The real estate market structure is highly imbalanced, according to the ministry. While mid- and high-end segments are abundant, affordable, social and rental housing remain in short supply.

At the same time, speculation and land hoarding have been fuelling price increases across many localities, particularly following announcements of new infrastructure or planning projects, which create negative impacts on the market.

Meanwhile, regulatory tools such as taxation, credit policy, urban planning, and land pricing remain inconsistent and have failed to keep pace with market developments.

“The consequence is that many people, especially labourers, young workers and civil servants in urban areas, face increasing difficulty in buying homes,” the ministry wrote.

The issuance of the resolution introducing measures to control and stabilise real estate prices had become pressing to promote stable and healthy market development, while also safeguarding social welfare and macroeconomic stability, the ministry stressed.

The ministry also said the draft was developed with reference to international experience in major markets such as Singapore, South Korea, China, Germany, and the US.

The real estate market exerts a significant influence on the macroeconomy and is closely linked to the financial and banking system as well as social security, according to the ministry.

When property prices become unaffordable, supply-demand imbalances can arise, posing threats to financial stability and social equality.

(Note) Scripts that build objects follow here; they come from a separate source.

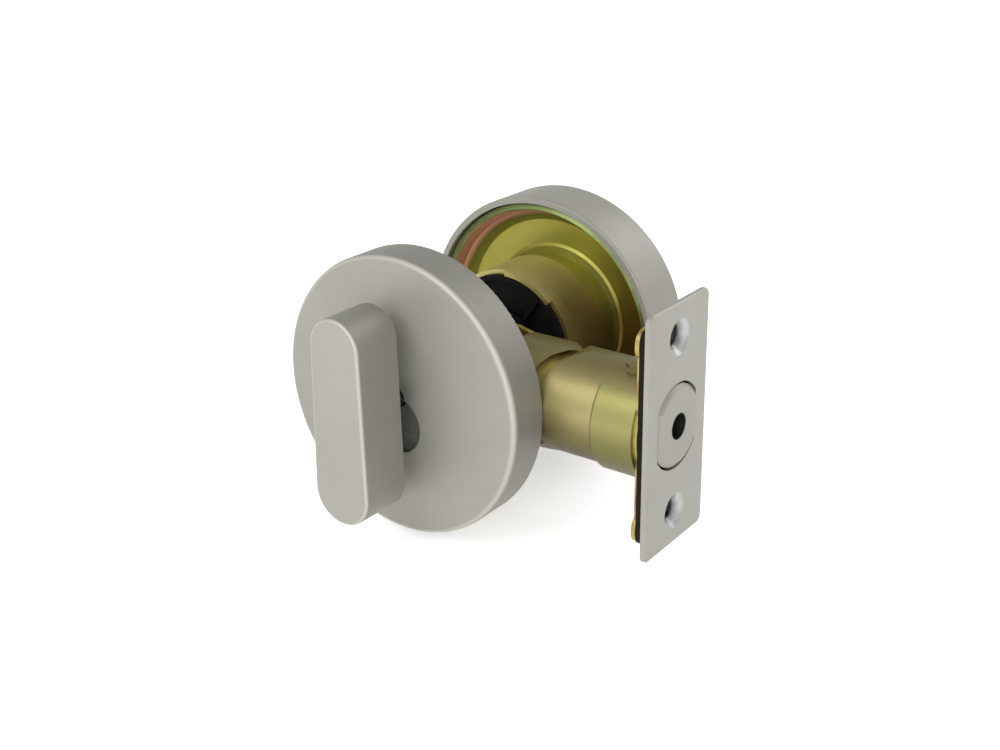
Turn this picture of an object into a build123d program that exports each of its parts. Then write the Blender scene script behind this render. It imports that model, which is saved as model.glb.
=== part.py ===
from build123d import *
import math
import os

# Single-cylinder deadbolt for a bored door, bolt drawn back, thumbturn upright.
# Frame: origin where the spindle axis (Y) crosses the bolt axis (X).
# +X points out of the door edge, +Z is up, -Y is the room side, +Y the street side.

# ---- Driving dimensions (mm) ----
BACKSET = 60.325
BOLT_THROW = 25.4
DOOR_GAP = 46.0

IN_RIM_Y = -12.6
IN_R = 33.75
IN_DEPTH = 10.8
IN_WALL = 2.0
IN_FACE_T = 2.2
IN_FACE_Y = IN_RIM_Y - IN_DEPTH

OUT_RIM_Y = IN_RIM_Y + DOOR_GAP
OUT_R = 34.7
OUT_DEPTH = 15.8
OUT_WALL = 1.7
OUT_FACE_T = 2.0
OUT_FACE_Y = OUT_RIM_Y + OUT_DEPTH

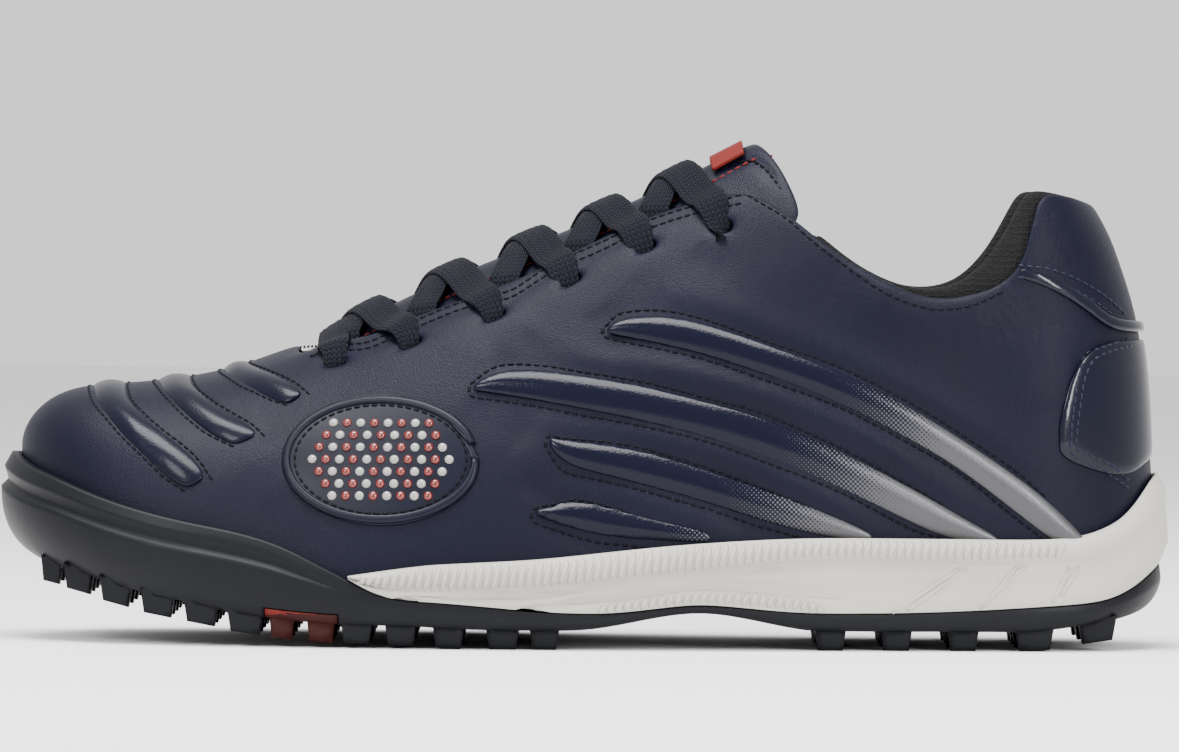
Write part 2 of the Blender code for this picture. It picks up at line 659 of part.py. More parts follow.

In many countries where housing prices surged beyond affordability, governments have implemented policies to regulate prices, ensure accessibility, control credit, and maintain sustainable growth.

Debate over credit curbs

Restricting lending for purchases of second homes might help curb speculation but could also dampen long-term investment flow and reduce overall market liquidity, said Giang Huỳnh from real estate services firm Savills HCM City.

Tightening credit in a market already struggling with prolonged supply shortages could further worsen existing challenges, Huỳnh said, adding that rising housing prices in recent years stemmed mainly from legal bottlenecks and rising costs rather than short-term speculation.

He suggested that the focus should be on speeding up project approvals and removing legal obstacles to unlock supply, while supporting demand through higher incomes and expanded preferential credit for low- and middle-income earners.

While curbing housing price increases is essential, it must be carried out with caution because not all markets are overheated, Nguyễn Vũ Cao, chairman of Khang Land, said.

Blanket credit restrictions or taxation policies that do not distinguish buyers or regions could undermine market momentum, he warned.

Đinh Thế Hiển, an economic expert, said that flexibility was important and that credit tightening must go hand in hand with the development of transparent corporate bond markets and policies for first-time housing purchases.

According to Phạm Thế Anh, head of the Economics Department at the National Economics University, real estate has been an attractive investment channel in Việt Nam for decades, pushing housing prices far beyond income growth.

Many countries use tools to control credit flow into the real estate market, such as loan-to-value ratios, debt-to-income limits, and credit growth limits.

Credit control should be combined with targeted taxation on short-term speculative trading, such as progressive taxes on multiple property ownership and regressive taxes on short holding periods.

Lê Xuân Nghĩa, another expert, said that credit control would be necessary but should not be the only solution and could not be applied indefinitely.

Việt Nam’s biggest housing problem was not pricing but the shortage of homes for low- and middle-income earners.

“The sustainable answer is to expand affordable housing supply,” Nghĩa said.